Advancing solar and wind penetration in China through energy complementarity.
Journal:
Nature
Published Date:
May 20, 2026
Abstract
The intrinsic variability of solar and wind energy, compounded by their rapid expansion, has intensified power curtailment challenges1,2. Although spatiotemporal complementarity between these resources is widely recognized as a pathway to enhance renewable integration and reduce balancing requirements3-16, existing assessments are largely based on hypothetical deployments17-24. Consequently, how solar-wind complementarity manifests under real-world infrastructure and shapes system-level integration outcomes remains unclear.
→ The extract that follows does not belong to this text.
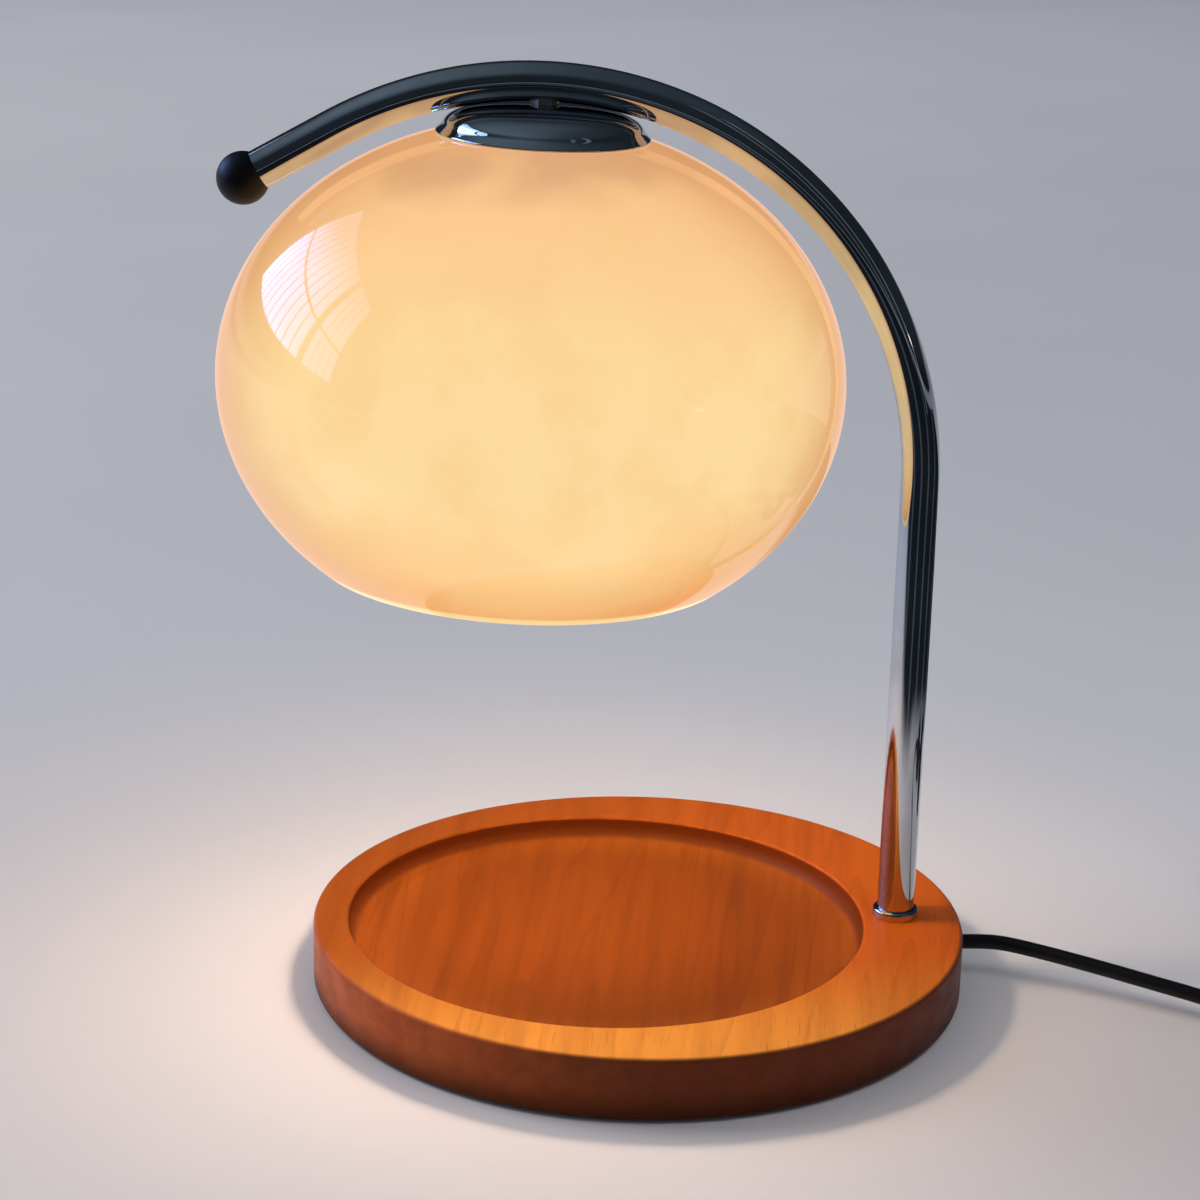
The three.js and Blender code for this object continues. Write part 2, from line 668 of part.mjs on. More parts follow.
// Inner cores: from the lead's end in the well, under the nut, up the post, round the bend and down the stem
function flexPoints() {
  const well = wellDiameter / 2;
  const drop = cordExitHeight - padThickness - flexDiameter;
  const way = flexAcrossShares.map((share, i) => [
    postOffset + share * well, cordExitHeight - flexDownShares[i] * drop,
  ]);
  const inWell = new THREE.CatmullRomCurve3([
    [leadEnd - flexDiameter / 2, cordExitHeight], ...way, [postOffset, shankEnd],
  ].map(([x, z]) => new THREE.Vector3(x, 0, z)), false, 'centripetal').getPoints(flexStepsInWell);
  inWell.unshift(new THREE.Vector3(leadEnd - fit, 0, cordExitHeight));
  const stemAngle = Math.PI / 2 - shadeTilt;
  const lastOnBend = stemAngle - flexBend / bendRadius;
  const onBend = Array.from({ length: flexStepsOnBend + 1 }, (_, i) => (
    armPoint((lastOnBend * i) / flexStepsOnBend)
  ));
  const intoStem = [1, 2, 3, 4].map((k) => {
    const angle = (k * Math.PI) / 8;
    const across = flexBend * (1 - Math.sin(angle));
    return new THREE.Vector3(across, 0, bendRadius - flexBend * (1 - Math.cos(angle)));
  });
  intoStem.push(new THREE.Vector3(0, 0, holderTop + fit));
  return [...inWell, ...onBend, ...intoStem.map((point) => point.applyMatrix4(hanger.matrix))];
}

add(lamp, 'inner_cores', swept(flexPoints(), flexDiameter, coilSides), silicone);

// Mains lead: a free stretch, the dimmer, a short stretch, the put-away coil and the tail with its plug
const mains = new THREE.Group();
mains.position.x = baseRadius;
lamp.add(mains);

function cord(name, route, stepInDiameters) {
  add(mains, name, swept(smooth(route, stepInDiameters), cordDiameter, cordSides), blackRubber);
}

cord('cord_lead', leadRoute, leadStepInDiameters);
cord('cord_supply', supplyRoute, tailStepInDiameters);
cord('cord_tail', tailRoute, tailStepInDiameters);

// The coil winds inwards and outwards in turn, a layer each way, and climbs in the half turn round
// each reversal.
function coilPoints() {
  const [startX, startY, startZ] = supplyRoute.at(-1);
  const pitch = cordDiameter + coilSpacing;
  const turnsPerLayer = coilTurns / coilLayers;
  const outer = coilMeanRadius + (pitch * turnsPerLayer) / 2;
  const centreX = startX - outer;
  const centreY = startY + cordDiameter + fit;
  const steps = coilTurns * stepsPerTurn;
  const turns = Array.from({ length: steps + 1 }, (_, i) => {
    const turn = i / stepsPerTurn;
    const layer = Math.min(Math.floor(turn / turnsPerLayer), coilLayers - 1);
    const inLayer = turn - layer * turnsPerLayer;
    const inwards = layer % 2 === 0 ? inLayer : turnsPerLayer - inLayer;
    const reversal = Math.round(turn / turnsPerLayer);
    const climbing = reversal > 0 && reversal < coilLayers;
    const climb = climbing ? THREE.MathUtils.clamp(2 * (turn - reversal * turnsPerLayer) + 0.5, 0, 1) : 0;
    const lifted = climbing ? reversal - 1 + climb : layer;
    const radius = outer - pitch * inwards;
    return new THREE.Vector3(
      centreX + radius * Math.cos(2 * Math.PI * turn),
      centreY + radius * Math.sin(2 * Math.PI * turn),
      startZ + pitch * lifted,
    );
  });
  const straight = new THREE.Vector3(0, cordDiameter, 0);
  return [turns[0].clone().sub(straight), ...turns, turns[steps].clone().add(straight)];
}

// The least free space between stretches of a tube that are more than half a turn apart.
function leastGap(points, diameter) {
  let least = Infinity;
  for (let i = 0; i < points.length; i += 1) {
    for (let j = i + stepsPerTurn / 2; j < points.length; j += 1) {
      least = Math.min(least, points[i].distanceTo(points[j]) - diameter);
    }
  }
  return least;
}

const coil = coilPoints();
console.log(`coil: least gap to itself ${leastGap(coil, cordDiameter).toFixed(2)} mm`);
add(mains, 'cord_coil', swept(coil, cordDiameter, coilSides), blackRubber);

// A tapered boot on the lead, along +Y, thick end first, with a neck that sits in the housing.
function boot() {
  const [root, tip, neck] = [bootDiameter / 2, bootTipDiameter / 2, bootNeckDiameter / 2];
  return turned([
    [0, -bootNeckLength], [neck, -bootNeckLength], [neck, fit], [root, fit], [tip, bootLength],
    [0, bootLength],
  ], smallSides).rotateX(-Math.PI / 2);
}

// Dimmer: two shells with a board and a potentiometer inside and a fluted dial on top
const dimmer = new THREE.Group();
const [leadX, leadY] = leadRoute.at(-1);
const dimmerMiddle = leadY + fit + bootLength + dimmerLength / 2;
dimmer.position.set(leadX, dimmerMiddle, 0);
mains.add(dimmer);
const portHole = bootNeckDiameter + 2 * fit;

function dimmerShells() {
  const outside = cushioned(stadium(dimmerWidth, dimmerLength), 0, dimmerHeight, dimmerRound);
  const inside = cushioned(
    stadium(dimmerWidth - 2 * dimmerWall, dimmerLength - 2 * dimmerWall),
    dimmerWall, dimmerHeight - dimmerWall, dimmerRound - dimmerWall / 2,
  );
  const ports = rod(portHole, -dimmerLength, dimmerLength, tubeSides).rotateX(Math.PI / 2)
    .translate(0, 0, dimmerSplit);
  const hollow = cut(outside, inside, ports);
  const half = (bottom, top) => new THREE.BoxGeometry(2 * dimmerWidth, 2 * dimmerLength, top - bottom)
    .translate(0, 0, (top + bottom) / 2);
  const lower = common(hollow.clone(), half(-overrun, dimmerSplit));
  const upper = common(hollow.clone(), half(dimmerSplit, dimmerHeight + overrun));
  const bosses = [-1, 1].map((side) => rod(
    dimmerBossDiameter, dimmerSplit, dimmerHeight - dimmerWall + fit, smallSides,
  ).translate(0, side * dimmerScrewSpacing / 2, 0));
  const holes = (bottom, top) => [-1, 1].map((side) => rod(
    dimmerScrewDiameter + 2 * fit, bottom, top, smallSides,
  ).translate(0, side * dimmerScrewSpacing / 2, 0));
  const heads = [-1, 1].map((side) => rod(
    dimmerScrewHead + 2 * fit, -overrun, dimmerScrewHeadHeight, smallSides,
  ).translate(0, side * dimmerScrewSpacing / 2, 0));
  const holeTop = dimmerHeight - 2 * dimmerWall;
  const shaftHole = rod(shaftDiameter + 2 * fit, holeTop, dimmerHeight + overrun, tubeSides);
  return {
    lower: cut(lower, ...holes(-overrun, dimmerSplit), ...heads),
    upper: cut(joined(upper, ...bosses), shaftHole, ...holes(dimmerSplit - overrun, holeTop)),
  };
}

const shells = dimmerShells();
add(dimmer, 'dimmer_lower', shells.lower, blackPlastic);
add(dimmer, 'dimmer_upper', shells.upper, blackPlastic);
const boardTop = dimmerWall + boardThickness;
add(dimmer, 'dimmer_board', new THREE.BoxGeometry(boardWidth, boardLength, boardThickness)
  .translate(0, 0, dimmerWall + boardThickness / 2), boardGreen);
const potTop = boardTop + potHeight;
const pot = rod(potDiameter, boardTop, potTop, turnedSides);
const potBore = rod(shaftDiameter + 2 * fit, boardTop + potFloor, potTop + overrun, tubeSides);
add(dimmer, 'dimmer_pot', cut(pot, potBore), steel);
const dialBottom = dimmerHeight + fit;
const shaftTop = dialBottom + dialSocketDepth - fit;
add(dimmer, 'dial_shaft', rod(shaftDiameter, boardTop + potFloor + fit, shaftTop, tubeSides), steel);

function dimmerDial() {
  const radius = dialDiameter / 2;
  const outline = Array.from({ length: 4 * dialFlutes }, (_, i) => {
    const angle = (2 * Math.PI * i) / (4 * dialFlutes);
    const size = radius - dialFluteDepth * (0.5 + 0.5 * Math.cos(dialFlutes * angle));
    return new THREE.Vector2(size * Math.cos(angle), size * Math.sin(angle));
  });
  const disc = cushioned(new THREE.Shape(outline), dialBottom, dialBottom + dialHeight, dialFluteDepth);
  const socketTop = dialBottom + dialSocketDepth;
  return cut(disc, rod(shaftDiameter + 2 * fit, dialBottom - overrun, socketTop, tubeSides));
}

add(dimmer, 'dimmer_dial', dimmerDial(), blackPlastic);
for (const side of [-1, 1]) {
  const bolt = screw(dimmerScrewDiameter, dimmerScrewHead, dimmerScrewHeadHeight - fit, dimmerScrewLength);
  const name = `dimmer_screw_${side < 0 ? 1 : 2}`;
  add(dimmer, name, bolt.translate(0, side * dimmerScrewSpacing / 2, 0), steel);
}
for (const side of [-1, 1]) {
  const relief = boot();
  if (side < 0) relief.rotateZ(Math.PI);
  const name = side < 0 ? 'dimmer_boot_in' : 'dimmer_boot_out';
  add(dimmer, name, relief.translate(0, side * dimmerLength / 2, dimmerSplit), blackRubber);
}

// Plug: a moulded body with two flat blades and a boot, lying flat with its blades towards +Y
const plug = new THREE.Group();
const [tailX, tailY] = tailRoute.at(-1);
plug.position.set(tailX, tailY + fit + bootLength, 0);
mains.add(plug);

function plugBody() {
  const [front, back] = [plugFrontWidth / 2, plugBackWidth / 2];
  const shoulder = plugLength - plugFrontWidth / 2;
  const outline = new THREE.Shape();
  outline.moveTo(-back, 0);
  outline.lineTo(back, 0);
  outline.bezierCurveTo(back, shoulder / 2, front, shoulder / 2, front, shoulder);
  outline.lineTo(front, plugLength);
  outline.lineTo(-front, plugLength);
  outline.lineTo(-front, shoulder);
  outline.bezierCurveTo(-front, shoulder / 2, -back, shoulder / 2, -back, 0);
  const body = cushioned(outline, 0, plugHeight, plugRound);
  const slots = [-1, 1].map((side) => new THREE.BoxGeometry(
    bladeThickness + 2 * fit, bladeSeat + fit + overrun, bladeWidth + 2 * fit,
  ).translate(side * bladeSpacing / 2, plugLength - (bladeSeat + fit - overrun) / 2, plugHeight / 2));
  const neckHole = rod(portHole, 0, bootNeckLength + fit + overrun, tubeSides)
    .rotateX(-Math.PI / 2).translate(0, -overrun, plugHeight / 2);
  return cut(body, ...slots, neckHole);
}

add(plug, 'plug_body', plugBody(), blackPlastic);
for (const side of [-1, 1]) {
  const blade = new THREE.BoxGeometry(bladeThickness, bladeSeat + bladeLength, bladeWidth);
  const middle = plugLength + (bladeLength - bladeSeat) / 2;
  const name = `plug_blade_${side < 0 ? 1 : 2}`;
  add(plug, name, blade.translate(side * bladeSpacing / 2, middle, plugHeight / 2), brass);
}
add(plug, 'plug_boot', boot().rotateZ(Math.PI).translate(0, 0, plugHeight / 2), blackRubber);

export default lamp;
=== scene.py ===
# %% [markdown]
# # A candle warmer lamp
# The lamp warms a candle from above with the bulb in its shade. It has a round wooden base with a
# shallow recess, a bent chrome tube with a black ball on its end, a flattened globe of amber glass that
# glows, and a black mains lead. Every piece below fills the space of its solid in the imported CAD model,
# in metres and with +Z up, and has more sides and finer edges than the solid.

import json

import bpy
import numpy as np
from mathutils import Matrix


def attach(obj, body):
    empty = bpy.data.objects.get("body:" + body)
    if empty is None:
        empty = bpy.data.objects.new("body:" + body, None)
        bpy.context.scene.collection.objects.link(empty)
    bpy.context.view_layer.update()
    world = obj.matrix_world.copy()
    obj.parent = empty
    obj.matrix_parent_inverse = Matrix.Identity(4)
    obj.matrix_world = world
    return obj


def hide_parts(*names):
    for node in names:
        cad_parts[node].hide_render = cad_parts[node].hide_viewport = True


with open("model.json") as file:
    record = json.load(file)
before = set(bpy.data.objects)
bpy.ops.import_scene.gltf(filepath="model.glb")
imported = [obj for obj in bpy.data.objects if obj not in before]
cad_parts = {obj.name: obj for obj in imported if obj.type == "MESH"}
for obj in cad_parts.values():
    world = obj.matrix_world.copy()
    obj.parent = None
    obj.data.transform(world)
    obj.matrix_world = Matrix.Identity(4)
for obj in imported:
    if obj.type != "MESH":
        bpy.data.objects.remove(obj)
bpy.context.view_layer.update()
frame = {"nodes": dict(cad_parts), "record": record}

# %% [markdown]
# ## Camera
# The camera stands where the photograph's camera stood, about 0.9 m in front of the lamp and looking down
# on it. Its place and aim were fitted to the outlines of base, tube and shade. A lens is given by its
# focal length, which is the picture's focal length in pixels, scaled to the sensor's width.

# %% Camera
MM = 0.001  # lengths in mm become metres
EYE = MM * np.array([-61.1, -861.8, 400.5])
PAN, PITCH, ROLL = -0.0536, 0.306, 0.024
FOCAL_PIXELS, PICTURE_PIXELS, SENSOR = 2885.3, 1200, 36.0


def in_scene(name, data):
    """A new object with its data, linked to the scene."""
    made = bpy.data.objects.new(name, data)
    bpy.context.scene.collection.objects.link(made)
    return made


def set_pose(made, right, up, back, at):
    """Turns an object's own axes to right, up and back, and moves it to a point."""
    pose = np.eye(4)
    pose[:, :3] = right, up, back, at
    made.matrix_world = pose.tolist()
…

Here we develop a unified national inventory to enable a data-driven assessment of solar-wind complementarity. The inventory covers 319,972 solar photovoltaic facilities and 91,609 wind turbines in 2022, identified from sub-metre satellite imagery using a deep-learning-based framework. Using this dataset, we show that solar-wind complementarity substantially reduces generation variability, with effectiveness increasing as the geographic scope of pairing expands. At the system level, nationwide inter-provincial coordination raises effective renewable penetration by 99.88 TWh in an 80% dispatchable-flexibility system, corresponding to 9.1% of total solar and wind generation, or approximately 120 h of national average load. These findings demonstrate that energy complementarity is a scalable, system-wide mechanism for advancing solar and wind penetration, offering broadly applicable insights into the role of inter-regional coordination in enhancing renewable integration in large power systems.